>> Begin

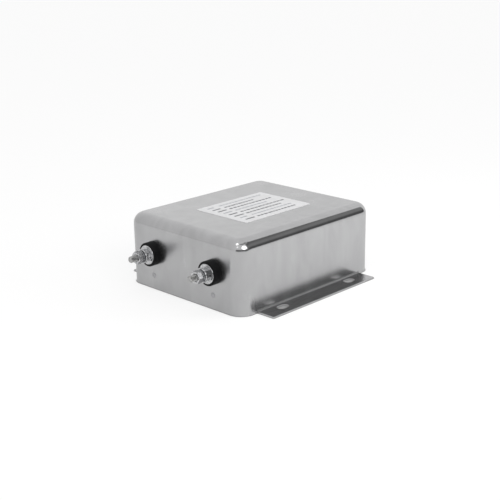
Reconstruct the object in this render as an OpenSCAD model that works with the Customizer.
// Power line EMI filter in a drawn steel case, with a pair of stud terminals at each end.
// X runs across the flanges, Y from terminal end to terminal end, Z up.
// The origin is the centre of the underside.

/* [Case] */
// Width of the case, without its flanges
case_w = 99; // [90:1:130]
// Length of the case, from end wall to end wall
case_l = 117.6; // [112:0.1:150]
// Height of the case
case_h = 45; // [42:0.5:70]
// Thickness of the case's sheet
sheet_t = 1; // [0.8:0.1:1.4]
// Outside radius of the four upright corners
corner_r = 9; // [8:0.5:14]
// Outside radius of the edge round the top
top_r = 7; // [3:0.5:7.5]

/* [Flanges] */
// How far each flange stands out from the case
flange_w = 12.8; // [11:0.1:20]
// Length of each flange
flange_l = 92; // [80:0.5:98]
// Inside radius of the bend between wall and flange
bend_r = 1; // [0.5:0.1:1.5]
// Width of a mounting slot
slot_w = 5.5; // [4.5:0.1:6]
// Length of a mounting slot, from end to end
slot_l = 8.4; // [7:0.1:12]
// Distance between the two slots of a flange
slot_pitch = 60.6; // [50:0.1:66]
// Distance from the case wall to the middle of a slot
slot_out = 5.4; // [5:0.1:6]

/* [Base cover] */
// Thickness of the plate that closes the underside
cover_t = 1; // [0.8:0.1:1.2]
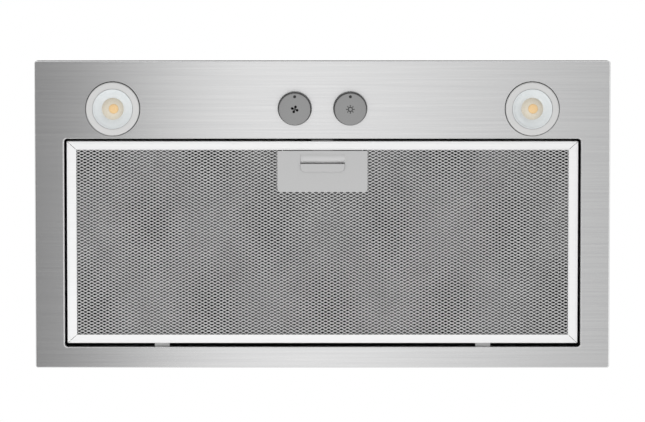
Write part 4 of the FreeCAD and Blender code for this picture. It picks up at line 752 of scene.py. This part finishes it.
tray_low, tray_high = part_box("latch_tray")
notch_left = tray_low.x - NOTCH_GAP
notch_right = tray_high.x + NOTCH_GAP
notch_rear = tray_high.y + NOTCH_GAP
corners = [(pad_low.x, notch_rear), (pad_low.x, pad_high.y), (pad_high.x, pad_high.y),
           (pad_high.x, pad_low.y), (notch_right, pad_low.y), (notch_right, notch_rear),
           (notch_left, notch_rear), (notch_left, pad_low.y), (pad_low.x, pad_low.y)]
core = bmesh.new()
core.faces.new([core.verts.new((x, y, pad_high.z)) for x, y in corners])
thicken(core, core.faces[:], pad_high.z - pad_low.z - CORE_FRONT)
bmesh.ops.recalc_face_normals(core, faces=core.faces)
add_piece("mesh_core", core, deep_mesh, "filter")


# ---- Latch
# The sliding plate is pressed from satin aluminium, worn brighter in the scoop for the
# finger, and its bolt is blackened.  Its spring is wound from drawn wire, and the plate
# presses it together as it slides back.

SCOOP_START = 0.0026
SCOOP_STOP = 0.0055
BOLT_BLEND = 0.0008
SPRING_WIRE = 0.0006
WIRE_SEGMENTS = 12
SPRING_TURNS = 6
SPRING_STEPS = 40

satin = new_material("latch_aluminium", (0.55, 0.55, 0.55), 0.44, 0.15)
tooth = add_grain(satin, (1800, 1800, 1800))
shade(satin, tooth, (0.49, 0.49, 0.49), (0.53, 0.53, 0.53))
latch_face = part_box("latch_plate")[0].z
scoop = along(satin, "Z", latch_face + SCOOP_START, latch_face + SCOOP_STOP)
overlay(satin, scoop, (0.95, 0.95, 0.95))
bolt = along(satin, "Y", frame_low.y, frame_low.y - BOLT_BLEND)
overlay(satin, bolt, (0.04, 0.04, 0.04))
roughen(satin, tooth, 0.40, 0.50)
dress(satin, "latch_plate")

spring_low, spring_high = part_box("latch_spring")
axis_z = (spring_low.z + spring_high.z) / 2
coil = bmesh.new()
wire = bmesh.ops.create_circle(coil, radius=SPRING_WIRE / 2, segments=WIRE_SEGMENTS)["verts"]
bmesh.ops.translate(coil, verts=wire, vec=(spring_high.x - SPRING_WIRE / 2,
                                           spring_low.y + SPRING_WIRE / 2, axis_z))
reach = spring_high.y - spring_low.y
steps = SPRING_TURNS * SPRING_STEPS
bmesh.ops.spin(coil, geom=coil.verts[:] + coil.edges[:], cent=(0, 0, axis_z), axis=(0, 1, 0),
               dvec=(0, (reach - SPRING_WIRE) / steps, 0), angle=math.tau * SPRING_TURNS,
               steps=steps)
bmesh.ops.holes_fill(coil, edges=[edge for edge in coil.edges if edge.is_boundary])
bmesh.ops.recalc_face_normals(coil, faces=coil.faces)
for face in coil.faces:
    face.smooth = len(face.verts) == 4
spring = add_piece("latch_spring_coil", coil, ground, "filter")
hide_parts("latch_spring")
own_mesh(spring)


# ---- Lamps
# Reflector lamps of 50 mm, each twisted into its holder: a pale moulded shell, a yellow
# chip on a beige board, and a fluted reflector round them.  The reflector is seen through
# the clear lens and takes the place of its solid.

LENS_SEGMENTS = 96
LENS_GAP = 0.0003
# the reflector's rim and slope, as (inset from its radius, depth behind the lens's face)
REFLECTOR_SLOPE = ((0, 0.0019), (0, 0), (0.0005, 0), (0.0011, 0.0005), (0.0012, 0.0008),
                   (0.0035, 0.0016), (0.0058, 0.0030))
REFLECTOR_WALL = 0.001
REFLECTOR_REACH = 0.002
FLUTE_DEPTH = 0.00035
FLUTE_START = 0.0005
FLUTE_STOP = 0.002
BOARD_SEGMENTS = 48
BOARD_DEPTH = 0.0052
BOARD_RADIUS = 0.0108
BOARD_STEP = 0.0006
BOARD_LEDGE = 0.0004
BOARD_GAP = 0.0005
BOARD_SHEET = 0.0001
CHIP_SEGMENTS = 40
CHIP_RADIUS = 0.0046
CHIP_RISE = 0.0009
# the chip's dome, as (share of its radius, depth behind its top)
CHIP_DOME = ((0, 0), (0.55, 0.0001), (0.9, 0.0004), (1, 0.0008), (0, 0.0008))
CHIP_SHIFT = 0.0008

shell_plastic = moulded("lamp_shell", (0.63, 0.63, 0.625), (0.68, 0.68, 0.675), 0.35)
dress(shell_plastic, "left_lamp_shell", "right_lamp_shell")
reflector = new_material("lamp_reflector", (0.80, 0.83, 0.84), 0.2)
reflector_mist = add_grain(reflector, (300, 300, 300))
shade(reflector, reflector_mist, (0.77, 0.81, 0.82), (0.82, 0.85, 0.86))
board_finish = new_material("lamp_board", (0.74, 0.67, 0.54), 0.5)
board_grain = add_grain(board_finish, (700, 700, 700))
shade(board_finish, board_grain, (0.72, 0.65, 0.53), (0.80, 0.74, 0.62))
chip_finish = new_material("lamp_chip", (0.86, 0.58, 0.28), 0.4)
chip_grain = add_grain(chip_finish, (900, 900, 900))
shade(chip_finish, chip_grain, (0.84, 0.55, 0.25), (0.90, 0.64, 0.34))

for side in ("left", "right"):
    low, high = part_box(side + "_lamp_lens")
    centre = Vector(((low.x + high.x) / 2, (low.y + high.y) / 2, 0))
    rim = (high.x - low.x) / 2 - LENS_GAP
    floor_z = low.z + BOARD_DEPTH
    back = floor_z + REFLECTOR_WALL
    outline = [(0, back), (BOARD_RADIUS + REFLECTOR_REACH, back)]
    outline += [(rim - inset, low.z + depth) for inset, depth in REFLECTOR_SLOPE]
    outline += [(BOARD_RADIUS, floor_z - BOARD_STEP), (BOARD_RADIUS - BOARD_LEDGE, floor_z),
                (0, floor_z)]
    optic = turned(outline, centre, LENS_SEGMENTS)
    optic.verts.index_update()
    for vert in optic.verts:
        away = Vector((vert.co.x - centre.x, vert.co.y - centre.y, 0))
        if BOARD_RADIUS + FLUTE_START < away.length < rim - FLUTE_STOP:
            wave = math.cos(math.atan2(away.y, away.x) * LENS_SEGMENTS / 2)
            vert.co.z += FLUTE_DEPTH * wave
    made = add_piece(side + "_lamp_reflector", optic, reflector, "root")
    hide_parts(side + "_lamp_lens")

    edge = BOARD_RADIUS - BOARD_GAP
    board = turned([(0, floor_z - BOARD_SHEET), (edge, floor_z - BOARD_SHEET), (edge, floor_z),
                    (0, floor_z)], centre, BOARD_SEGMENTS)
    add_piece(side + "_lamp_board", board, board_finish, "root")
    dome = [(CHIP_RADIUS * share, floor_z - CHIP_RISE + depth) for share, depth in CHIP_DOME]
    chip = turned(dome, centre + Vector((CHIP_SHIFT, 0, 0)), CHIP_SEGMENTS)
    made = add_piece(side + "_lamp_chip", chip, chip_finish, "root")
    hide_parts(side + "_lamp_led")
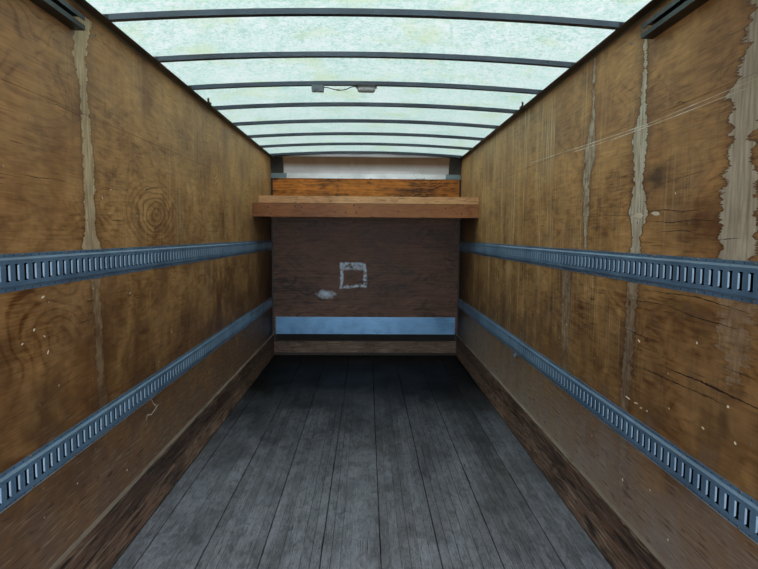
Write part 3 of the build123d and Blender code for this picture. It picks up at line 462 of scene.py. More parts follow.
def dust_on_top(finish, dust, share, low=0.5, high=0.9):
    """Settle dust on the faces of a finish that look up, or down where low and high are negative."""
    return overlay(finish, upward_face(finish.node_tree, low, high) * share, dust)


def edge_line(finish, axis, place, half, colour, share, broken):
    """Draw a line that comes and goes where the place along an axis is near a value."""
    tree = finish.node_tree
    off = abs(places(tree)[axis] - place) + noise(tree, 0.05, detail=5.0) * (half * broken)
    overlay(finish, spot(off, half, half * 0.5) * share, colour)


dust_on_top(finishes["rail_steel"], rgb(150, 174, 196), 0.35, 0.25, 0.60)
dust_on_top(finishes["track_steel"], rgb(150, 156, 158), 0.35)
dust_on_top(finishes["track_steel"], rgb(14, 18, 20), 0.90, -0.5, -0.9)
edge_line(finishes["rail_steel"], 2, 0.8345, 0.0034, rgb(206, 214, 218), 0.75, 0.8)
dust_on_top(finishes["bow_steel"], rgb(24, 30, 38), 0.85, -0.5, -0.9)

# %% [markdown]
# ## Torn veneer
# Where two sheets meet, straps and pallets have pulled the face veneer off in ragged upright strips, and
# the pale inner ply shows. The tears could be cut as separate meshes, but they are less than a
# millimetre deep. So they are painted by the finish: a strip has an outline, given as a few rows of
# height, rear edge and front edge. A colour ramp along the height carries both edges, because its red and
# green can hold them as numbers, and noises fray them along the grain. A dark line follows the edge where
# dirt has got under the veneer.

# %% Torn strips in the side linings
# One entry for each strip: share of the veneer that is gone, fray, and its outline as rows of height,
# rear edge and front edge
TORN_LEFT = (
    (1.0, 0.05, ((1.66, -1.190, -1.000), (1.76, -1.160, -1.060), (1.97, -1.150, -1.055),
                 (2.14, -1.154, -1.066), (2.34, -1.156, -1.092), (2.47, -1.205, -1.098),
                 (2.64, -1.165, -1.040))),
    (0.7, 0.05, ((0.56, -1.068, -1.058), (0.80, -1.072, -1.028), (1.00, -1.083, -1.000),
                 (1.14, -1.092, -1.025), (1.32, -1.100, -1.024), (1.50, -1.108, -1.045),
                 (1.58, -1.120, -1.000))),
    (0.5, 0.03, ((0.80, 1.262, 1.272), (1.40, 1.264, 1.284), (2.10, 1.262, 1.290), (2.60, 1.262, 1.270))),
)
TORN_RIGHT = (
    (1.0, 0.05, ((1.66, -1.185, -1.080), (1.75, -1.165, -1.090), (1.85, -1.225, -1.045),
                 (1.98, -1.168, -1.092), (2.17, -1.192, -1.050), (2.28, -1.165, -1.112),
                 (2.45, -1.160, -1.128), (2.62, -1.150, -1.106))),
    (0.8, 0.05, ((1.66, -0.562, -0.535), (1.85, -0.575, -0.500), (2.03, -0.566, -0.478),
                 (2.18, -0.635, -0.482), (2.37, -0.608, -0.562), (2.66, -0.590, -0.570))),
    (0.95, 0.10, ((1.62, -1.900, -1.760), (1.76, -1.915, -1.735), (1.90, -1.900, -1.722),
                  (1.98, -1.872, -1.755), (2.06, -1.868, -1.765), (2.20, -1.950, -1.735),
                  (2.30, -1.990, -1.810), (2.64, -2.050, -1.850))),
    (0.6, 0.06, ((0.56, -1.110, -1.075), (0.85, -1.125, -1.050), (1.10, -1.140, -1.045),
                 (1.32, -1.150, -1.066), (1.55, -1.170, -1.055))),
    (0.32, 0.14, ((1.28, -1.880, -1.820), (1.38, -1.900, -1.770), (1.56, -1.930, -1.740))),
    (0.50, 0.06, ((0.90, -0.330, -0.250), (1.20, -0.340, -0.220), (1.56, -0.340, -0.180))),
    (0.5, 0.03, ((0.80, 1.262, 1.272), (1.40, 1.262, 1.290), (2.60, 1.262, 1.274))),
)


def torn_mask(tree, strips):
    """Three masks: the veneer that is gone, that and its dirty edge, and the stain round them."""
    spots = places(tree)
    coarse = noise(tree, 0.024, "Y", 7.0, detail=5.0) - 0.5
    fine = noise(tree, 0.005, "Y", 12.0, detail=3.0) - 0.5
    ragged = coarse * 1.5 + fine * 0.7
    wear = spot(noise(tree, 0.040, detail=6.0), 0.26, 0.56)
    gone, edged, stained = 0.0, 0.0, 0.0
    for share, fray, outline in strips:
        foot, top = outline[0][0], outline[-1][0]
        base = outline[0][1] - 0.5
        stops = [((z - foot) / (top - foot), (rear - base, front - base, 0.0, 1.0))
                 for z, rear, front in outline]
        rear_edge, front_edge, _ = parts(ramp(spot(spots[2], foot, top), stops), "ShaderNodeSeparateColor")
        offset = spots[1] - base
        inside = calc("MINIMUM", offset - rear_edge, front_edge - offset)
        ends = calc("MINIMUM", spots[2] - foot, top - spots[2])
        inside = calc("MINIMUM", inside, ends) + ragged * fray
        here = spot(inside, 0.0, 0.003) * share
        if share < 0.9:
            here = here * wear
        gone = calc("MAXIMUM", gone, here)
        edged = calc("MAXIMUM", edged, spot(inside, -0.005 - 0.11 * fray, 0.0) * share)
        stained = calc("MAXIMUM", stained, spot(inside, -0.060, 0.0) * share)
    return gone, edged, stained


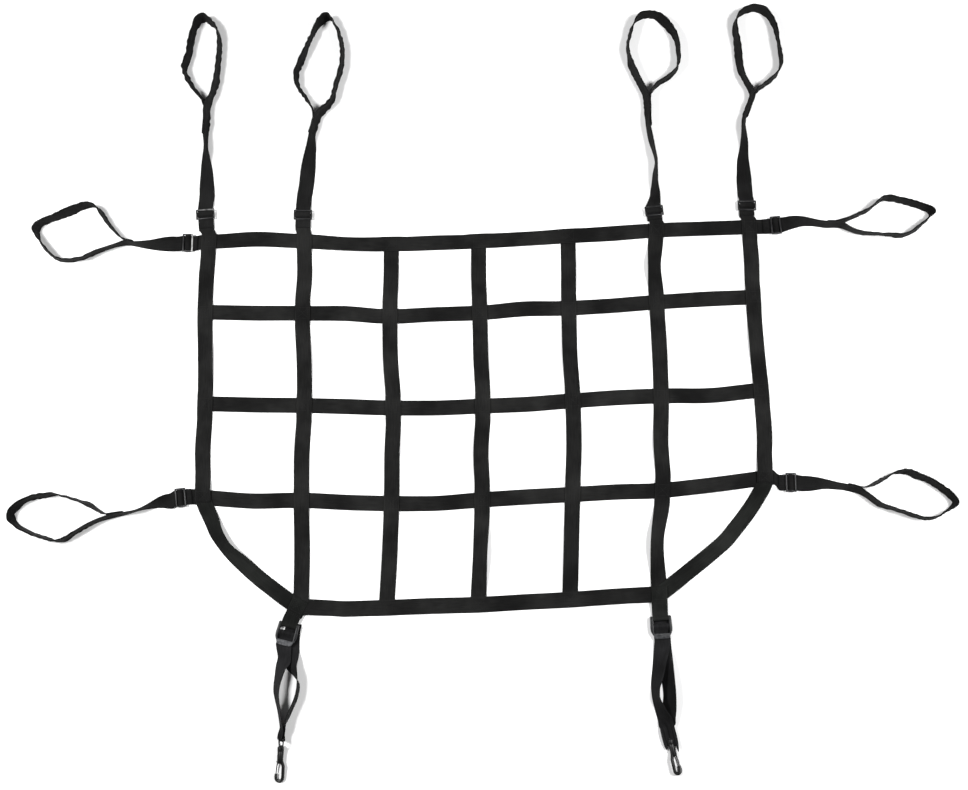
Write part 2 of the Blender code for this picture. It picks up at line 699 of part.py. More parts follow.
def loop_stations(name):
    """Stations of one loop strap, from its free end in the slide to its sewn end."""
    table = LOOPS[name]
    x, y = table["start"]
    turn = table["turn"]
    axis = heading(90 * round(SLIDES[name][2] / 90))
    side = right_of(axis)
    last_stem = len(table["stem"]) - 1
    rows = []
    for index, (out, across, roll) in enumerate(smoothed(table["stem"] + table["round"], 2)):
        spot = Vector((x, y, 0)) + axis * out + side * across
        height = resting_z(roll)
        if index < 2 * last_stem:
            drop = max(0, 1 - (out - DESCENT_START) / DESCENT)
            height += (LOOP_EXIT_Z - HALF_THICKNESS) * drop
        rows.append((spot.x, spot.y, height, roll, STRAP_WIDTH))
    walked = stations_on_plan(rows, turn)
    tail = sewn_tail(walked[2 * table["tail_row"] : 2 * last_stem + 1], turn)
    return loop_thread(name, turn) + walked + tail


def sewn_tail(stem, turn):
    """The end of a loop strap, laid against the inner face of its own stem."""
    stations = []
    for index, (centre, across, width) in enumerate(stem):
        before = stem[max(index - 1, 0)][0]
        after = stem[min(index + 1, len(stem) - 1)][0]
        face = (after - before).cross(across).normalized()
        centre = centre - face * turn * PLY
        lowest = centre.z - HALF_WIDTH * abs(across.z) - HALF_THICKNESS * abs(face.z)
        centre += across * max(0, -lowest) / across.z
        stations.append((centre, across, width))
    return stations[::-1]


def slide_mesh():
    """The slide's frame with its window cut through, and its round middle bar."""
    frame = bmesh.new()
    bmesh.ops.create_cube(frame, size=1)
    size = (SLIDE_LENGTH, SLIDE_WIDTH, SLIDE_THICKNESS)
    bmesh.ops.scale(frame, vec=size, verts=frame.verts)
    frame_object = add_mesh_object("slide_frame", frame, None, cutters)
    window = bmesh.new()
    bmesh.ops.create_cube(window, size=1)
    size = (SLIDE_WINDOW_LENGTH, SLIDE_WINDOW_WIDTH, 3 * SLIDE_THICKNESS)
    bmesh.ops.scale(window, vec=size, verts=window.verts)
    combine(frame_object, add_mesh_object("slide_window", window, None, cutters), "DIFFERENCE")
    edges = frame_object.modifiers.new("rounding", "BEVEL")
    edges.width = SLIDE_ROUNDING * MM
    edges.segments = 2
    edges.limit_method = "ANGLE"
    bar = bmesh.new()
    length = SLIDE_WINDOW_WIDTH + 2
    add_cylinder(bar, SLIDE_BAR_RADIUS, length, Matrix.Rotation(math.pi / 2, 4, "X"), 10)
    combine(frame_object, add_mesh_object("slide_bar", bar, None, cutters), "UNION")
    hide_helper(frame_object)
    return settled_mesh(frame_object, "slide")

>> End

Short task =>
Return exactly the opening lines of the listing above, ending with the line that has "cover_t = 1; // [0.8:0.1:1.2]".

Solution to this problem =>
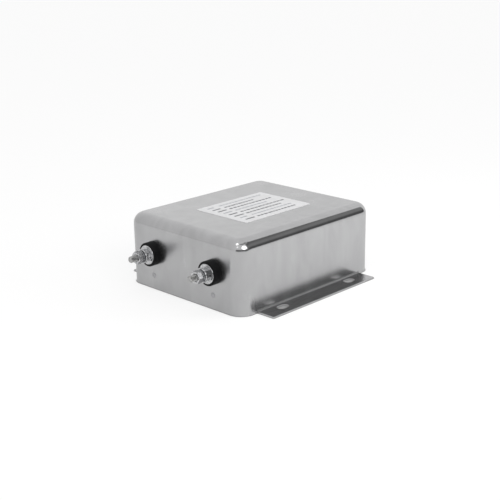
Reconstruct the object in this render as an OpenSCAD model that works with the Customizer.
// Power line EMI filter in a drawn steel case, with a pair of stud terminals at each end.
// X runs across the flanges, Y from terminal end to terminal end, Z up.
// The origin is the centre of the underside.

/* [Case] */
// Width of the case, without its flanges
case_w = 99; // [90:1:130]
// Length of the case, from end wall to end wall
case_l = 117.6; // [112:0.1:150]
// Height of the case
case_h = 45; // [42:0.5:70]
// Thickness of the case's sheet
sheet_t = 1; // [0.8:0.1:1.4]
// Outside radius of the four upright corners
corner_r = 9; // [8:0.5:14]
// Outside radius of the edge round the top
top_r = 7; // [3:0.5:7.5]

/* [Flanges] */
// How far each flange stands out from the case
flange_w = 12.8; // [11:0.1:20]
// Length of each flange
flange_l = 92; // [80:0.5:98]
// Inside radius of the bend between wall and flange
bend_r = 1; // [0.5:0.1:1.5]
// Width of a mounting slot
slot_w = 5.5; // [4.5:0.1:6]
// Length of a mounting slot, from end to end
slot_l = 8.4; // [7:0.1:12]
// Distance between the two slots of a flange
slot_pitch = 60.6; // [50:0.1:66]
// Distance from the case wall to the middle of a slot
slot_out = 5.4; // [5:0.1:6]

/* [Base cover] */
// Thickness of the plate that closes the underside
cover_t = 1; // [0.8:0.1:1.2]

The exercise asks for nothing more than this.